— Start Data segment —

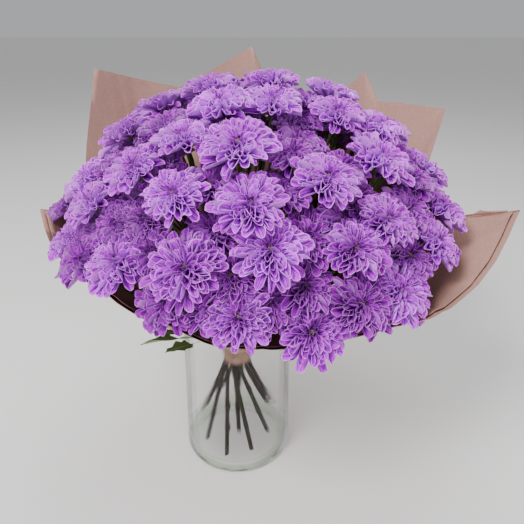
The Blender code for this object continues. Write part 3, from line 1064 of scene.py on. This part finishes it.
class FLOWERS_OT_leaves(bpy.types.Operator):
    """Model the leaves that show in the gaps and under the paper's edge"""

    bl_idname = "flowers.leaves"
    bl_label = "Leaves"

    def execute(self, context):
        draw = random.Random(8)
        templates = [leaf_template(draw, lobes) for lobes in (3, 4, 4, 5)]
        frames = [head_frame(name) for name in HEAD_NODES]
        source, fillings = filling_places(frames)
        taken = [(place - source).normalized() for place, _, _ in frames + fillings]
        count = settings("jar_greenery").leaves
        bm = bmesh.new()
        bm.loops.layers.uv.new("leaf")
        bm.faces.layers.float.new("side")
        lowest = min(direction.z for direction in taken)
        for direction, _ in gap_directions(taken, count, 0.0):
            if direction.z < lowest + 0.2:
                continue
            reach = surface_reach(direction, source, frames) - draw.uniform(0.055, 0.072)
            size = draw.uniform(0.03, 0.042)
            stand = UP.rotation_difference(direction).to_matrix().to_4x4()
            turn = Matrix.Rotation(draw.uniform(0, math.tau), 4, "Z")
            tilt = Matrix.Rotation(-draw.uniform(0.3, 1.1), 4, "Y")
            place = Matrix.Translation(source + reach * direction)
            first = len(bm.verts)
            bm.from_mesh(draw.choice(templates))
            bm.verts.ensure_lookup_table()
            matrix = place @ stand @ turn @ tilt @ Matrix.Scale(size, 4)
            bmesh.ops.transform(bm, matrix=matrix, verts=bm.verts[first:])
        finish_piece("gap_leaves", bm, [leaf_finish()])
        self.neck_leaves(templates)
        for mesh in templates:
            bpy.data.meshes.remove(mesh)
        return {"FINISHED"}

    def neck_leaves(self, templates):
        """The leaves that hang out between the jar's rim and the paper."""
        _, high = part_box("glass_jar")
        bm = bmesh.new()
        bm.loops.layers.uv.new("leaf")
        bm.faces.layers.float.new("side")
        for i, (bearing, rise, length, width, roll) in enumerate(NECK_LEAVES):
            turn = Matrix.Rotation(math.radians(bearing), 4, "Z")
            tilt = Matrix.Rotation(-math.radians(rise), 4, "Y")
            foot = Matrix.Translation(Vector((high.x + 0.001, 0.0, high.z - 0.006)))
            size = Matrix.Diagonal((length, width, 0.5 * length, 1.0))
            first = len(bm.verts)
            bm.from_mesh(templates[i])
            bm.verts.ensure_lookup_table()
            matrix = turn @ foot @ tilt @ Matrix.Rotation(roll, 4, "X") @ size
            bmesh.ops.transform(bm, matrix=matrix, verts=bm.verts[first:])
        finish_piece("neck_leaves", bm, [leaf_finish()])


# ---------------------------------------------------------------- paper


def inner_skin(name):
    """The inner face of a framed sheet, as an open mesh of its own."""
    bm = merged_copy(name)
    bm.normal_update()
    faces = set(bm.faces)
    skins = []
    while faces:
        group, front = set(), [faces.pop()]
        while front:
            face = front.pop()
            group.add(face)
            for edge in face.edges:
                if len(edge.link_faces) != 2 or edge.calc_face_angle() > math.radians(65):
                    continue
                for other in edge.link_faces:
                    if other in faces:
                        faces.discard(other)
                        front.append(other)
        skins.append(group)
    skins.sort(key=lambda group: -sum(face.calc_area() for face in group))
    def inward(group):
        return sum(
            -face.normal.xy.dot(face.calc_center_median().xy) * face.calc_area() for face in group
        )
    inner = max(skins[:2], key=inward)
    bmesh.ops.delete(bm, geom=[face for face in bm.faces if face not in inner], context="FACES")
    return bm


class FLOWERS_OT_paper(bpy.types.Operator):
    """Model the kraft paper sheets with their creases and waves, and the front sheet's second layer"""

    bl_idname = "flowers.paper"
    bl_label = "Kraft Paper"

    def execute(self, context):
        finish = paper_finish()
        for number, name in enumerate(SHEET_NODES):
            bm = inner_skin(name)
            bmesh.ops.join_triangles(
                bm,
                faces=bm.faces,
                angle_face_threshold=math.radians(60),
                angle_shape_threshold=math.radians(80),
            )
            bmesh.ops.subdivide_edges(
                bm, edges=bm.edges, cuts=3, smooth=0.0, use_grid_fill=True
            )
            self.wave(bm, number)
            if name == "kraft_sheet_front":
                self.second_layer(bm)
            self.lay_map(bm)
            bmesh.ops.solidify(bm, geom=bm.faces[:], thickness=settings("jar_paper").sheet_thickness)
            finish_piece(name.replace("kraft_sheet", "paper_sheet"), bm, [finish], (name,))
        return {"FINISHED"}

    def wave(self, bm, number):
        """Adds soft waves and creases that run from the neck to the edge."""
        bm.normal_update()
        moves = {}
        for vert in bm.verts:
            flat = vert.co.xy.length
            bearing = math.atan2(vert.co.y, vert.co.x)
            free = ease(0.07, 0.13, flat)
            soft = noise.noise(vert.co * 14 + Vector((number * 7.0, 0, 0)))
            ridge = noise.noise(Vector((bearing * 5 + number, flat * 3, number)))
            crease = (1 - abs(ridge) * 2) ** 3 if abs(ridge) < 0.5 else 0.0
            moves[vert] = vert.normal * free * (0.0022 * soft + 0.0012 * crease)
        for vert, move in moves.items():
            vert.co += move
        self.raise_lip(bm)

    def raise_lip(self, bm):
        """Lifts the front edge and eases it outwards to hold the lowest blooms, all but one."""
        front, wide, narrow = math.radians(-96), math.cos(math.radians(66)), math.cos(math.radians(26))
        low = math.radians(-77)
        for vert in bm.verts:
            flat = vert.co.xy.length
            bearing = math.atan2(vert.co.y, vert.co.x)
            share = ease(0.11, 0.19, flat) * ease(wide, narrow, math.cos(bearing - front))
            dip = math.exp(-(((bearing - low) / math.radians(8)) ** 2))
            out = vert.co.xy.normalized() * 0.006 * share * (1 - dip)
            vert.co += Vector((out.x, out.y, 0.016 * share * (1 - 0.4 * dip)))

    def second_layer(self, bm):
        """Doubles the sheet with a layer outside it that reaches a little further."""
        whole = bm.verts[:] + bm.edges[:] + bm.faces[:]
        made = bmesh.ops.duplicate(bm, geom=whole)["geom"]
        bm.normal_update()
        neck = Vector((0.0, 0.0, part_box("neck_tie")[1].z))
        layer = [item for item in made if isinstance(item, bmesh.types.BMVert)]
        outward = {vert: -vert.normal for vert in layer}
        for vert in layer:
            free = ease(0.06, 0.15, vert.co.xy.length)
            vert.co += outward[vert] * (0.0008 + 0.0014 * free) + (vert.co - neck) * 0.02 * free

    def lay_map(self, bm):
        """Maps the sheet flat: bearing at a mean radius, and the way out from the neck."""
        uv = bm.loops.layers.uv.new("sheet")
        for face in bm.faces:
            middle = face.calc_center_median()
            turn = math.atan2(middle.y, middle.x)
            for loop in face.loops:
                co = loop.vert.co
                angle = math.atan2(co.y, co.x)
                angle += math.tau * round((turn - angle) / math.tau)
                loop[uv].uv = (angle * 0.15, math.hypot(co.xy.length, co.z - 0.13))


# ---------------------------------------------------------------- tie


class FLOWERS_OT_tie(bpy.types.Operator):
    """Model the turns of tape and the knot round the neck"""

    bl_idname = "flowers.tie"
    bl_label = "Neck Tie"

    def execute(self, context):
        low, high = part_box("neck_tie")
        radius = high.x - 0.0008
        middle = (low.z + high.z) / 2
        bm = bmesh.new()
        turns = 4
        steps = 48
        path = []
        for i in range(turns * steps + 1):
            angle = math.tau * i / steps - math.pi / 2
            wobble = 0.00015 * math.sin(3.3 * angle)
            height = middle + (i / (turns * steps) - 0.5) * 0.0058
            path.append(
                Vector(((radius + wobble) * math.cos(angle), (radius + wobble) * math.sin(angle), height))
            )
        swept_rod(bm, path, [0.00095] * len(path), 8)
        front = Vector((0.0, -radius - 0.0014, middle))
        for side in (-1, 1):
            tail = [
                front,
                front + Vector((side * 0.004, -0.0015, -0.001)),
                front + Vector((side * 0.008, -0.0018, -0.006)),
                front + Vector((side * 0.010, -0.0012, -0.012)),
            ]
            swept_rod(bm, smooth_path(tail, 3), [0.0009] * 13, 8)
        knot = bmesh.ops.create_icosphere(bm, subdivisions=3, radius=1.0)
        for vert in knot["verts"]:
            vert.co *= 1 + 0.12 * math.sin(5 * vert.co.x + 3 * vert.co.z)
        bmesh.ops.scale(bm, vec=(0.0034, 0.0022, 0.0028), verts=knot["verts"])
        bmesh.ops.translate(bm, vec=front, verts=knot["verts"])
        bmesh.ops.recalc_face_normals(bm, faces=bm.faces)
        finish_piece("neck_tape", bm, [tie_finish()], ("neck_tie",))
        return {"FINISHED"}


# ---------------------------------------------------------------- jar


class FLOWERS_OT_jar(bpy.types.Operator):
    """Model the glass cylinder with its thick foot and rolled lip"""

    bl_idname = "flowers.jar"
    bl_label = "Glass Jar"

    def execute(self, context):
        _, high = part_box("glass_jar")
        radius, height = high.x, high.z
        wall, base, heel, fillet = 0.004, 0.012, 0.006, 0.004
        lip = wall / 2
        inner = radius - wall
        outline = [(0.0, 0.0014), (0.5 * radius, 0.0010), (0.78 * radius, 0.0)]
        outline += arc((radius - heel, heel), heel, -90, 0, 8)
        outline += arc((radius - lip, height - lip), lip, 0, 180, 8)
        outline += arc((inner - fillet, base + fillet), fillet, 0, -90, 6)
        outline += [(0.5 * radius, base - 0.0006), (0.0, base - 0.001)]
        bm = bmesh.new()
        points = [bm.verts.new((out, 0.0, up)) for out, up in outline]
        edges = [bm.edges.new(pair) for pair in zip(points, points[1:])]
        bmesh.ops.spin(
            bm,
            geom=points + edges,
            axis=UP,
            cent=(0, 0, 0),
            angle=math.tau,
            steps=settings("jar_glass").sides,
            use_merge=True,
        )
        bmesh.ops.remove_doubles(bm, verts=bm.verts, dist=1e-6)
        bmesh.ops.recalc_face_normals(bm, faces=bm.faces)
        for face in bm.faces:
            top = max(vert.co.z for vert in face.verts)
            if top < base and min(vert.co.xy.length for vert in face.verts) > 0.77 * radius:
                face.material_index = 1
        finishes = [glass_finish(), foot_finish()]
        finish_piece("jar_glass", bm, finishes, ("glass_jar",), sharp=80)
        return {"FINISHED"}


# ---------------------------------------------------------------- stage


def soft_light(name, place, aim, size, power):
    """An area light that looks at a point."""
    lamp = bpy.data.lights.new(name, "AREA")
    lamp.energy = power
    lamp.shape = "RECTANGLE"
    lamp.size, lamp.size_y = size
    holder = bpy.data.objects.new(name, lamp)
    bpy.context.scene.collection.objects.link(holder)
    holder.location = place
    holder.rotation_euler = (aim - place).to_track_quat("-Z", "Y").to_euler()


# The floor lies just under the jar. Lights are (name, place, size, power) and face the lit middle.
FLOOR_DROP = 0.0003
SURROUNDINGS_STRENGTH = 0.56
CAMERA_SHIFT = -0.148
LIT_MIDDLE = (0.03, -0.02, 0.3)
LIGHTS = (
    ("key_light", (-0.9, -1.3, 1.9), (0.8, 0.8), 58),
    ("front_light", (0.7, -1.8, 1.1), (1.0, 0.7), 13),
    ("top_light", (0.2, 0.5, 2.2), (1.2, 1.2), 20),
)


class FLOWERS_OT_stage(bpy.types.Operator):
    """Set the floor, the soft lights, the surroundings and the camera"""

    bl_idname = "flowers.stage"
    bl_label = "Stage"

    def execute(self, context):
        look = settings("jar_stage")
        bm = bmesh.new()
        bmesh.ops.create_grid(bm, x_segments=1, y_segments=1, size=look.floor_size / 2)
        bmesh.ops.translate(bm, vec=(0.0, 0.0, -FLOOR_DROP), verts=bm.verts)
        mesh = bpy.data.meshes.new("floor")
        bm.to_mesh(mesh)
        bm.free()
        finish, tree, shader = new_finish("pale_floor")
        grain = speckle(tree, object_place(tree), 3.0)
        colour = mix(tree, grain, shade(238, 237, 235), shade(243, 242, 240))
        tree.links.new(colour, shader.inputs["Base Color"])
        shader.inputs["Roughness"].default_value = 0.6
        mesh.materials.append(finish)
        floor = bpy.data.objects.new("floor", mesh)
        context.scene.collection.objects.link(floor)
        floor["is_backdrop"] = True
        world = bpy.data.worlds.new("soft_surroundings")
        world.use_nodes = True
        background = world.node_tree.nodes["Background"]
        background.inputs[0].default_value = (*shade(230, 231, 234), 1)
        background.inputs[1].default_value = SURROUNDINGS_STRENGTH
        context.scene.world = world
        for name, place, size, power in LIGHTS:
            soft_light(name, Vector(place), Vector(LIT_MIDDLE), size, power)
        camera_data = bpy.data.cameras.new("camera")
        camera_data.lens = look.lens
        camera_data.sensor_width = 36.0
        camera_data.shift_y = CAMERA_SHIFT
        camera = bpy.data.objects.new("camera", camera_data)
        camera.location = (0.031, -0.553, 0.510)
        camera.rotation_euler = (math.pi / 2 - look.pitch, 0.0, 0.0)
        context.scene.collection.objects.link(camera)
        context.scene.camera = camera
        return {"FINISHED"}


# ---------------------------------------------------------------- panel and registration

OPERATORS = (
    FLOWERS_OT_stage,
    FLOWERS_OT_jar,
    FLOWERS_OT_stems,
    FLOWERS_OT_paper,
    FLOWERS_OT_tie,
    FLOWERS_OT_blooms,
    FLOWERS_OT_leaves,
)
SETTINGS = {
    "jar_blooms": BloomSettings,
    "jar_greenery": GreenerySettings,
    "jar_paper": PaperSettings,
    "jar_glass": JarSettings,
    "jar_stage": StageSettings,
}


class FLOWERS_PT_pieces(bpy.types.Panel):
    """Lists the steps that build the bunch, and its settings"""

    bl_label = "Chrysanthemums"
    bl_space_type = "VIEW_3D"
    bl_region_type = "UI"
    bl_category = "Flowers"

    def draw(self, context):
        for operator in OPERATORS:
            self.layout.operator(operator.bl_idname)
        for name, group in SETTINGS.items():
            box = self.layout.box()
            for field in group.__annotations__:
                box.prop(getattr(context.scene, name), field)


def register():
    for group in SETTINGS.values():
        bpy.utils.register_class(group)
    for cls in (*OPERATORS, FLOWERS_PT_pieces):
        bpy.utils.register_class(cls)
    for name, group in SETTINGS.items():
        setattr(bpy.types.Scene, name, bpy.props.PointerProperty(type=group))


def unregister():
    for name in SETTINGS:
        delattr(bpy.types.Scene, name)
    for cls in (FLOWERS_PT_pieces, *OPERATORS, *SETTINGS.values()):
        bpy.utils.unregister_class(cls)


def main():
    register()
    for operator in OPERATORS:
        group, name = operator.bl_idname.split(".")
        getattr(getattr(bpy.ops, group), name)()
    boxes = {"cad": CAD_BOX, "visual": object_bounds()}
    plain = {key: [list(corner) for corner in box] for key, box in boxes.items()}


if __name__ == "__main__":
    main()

— End Data segment —

What is being asked:
Pull out and copy each line containing the string "finishes".

Exercise response:
The Blender code for this object continues. Write part 3, from line 1064 of scene.py on. This part finishes it.
        finishes = [glass_finish(), foot_finish()]
        finish_piece("jar_glass", bm, finishes, ("glass_jar",), sharp=80)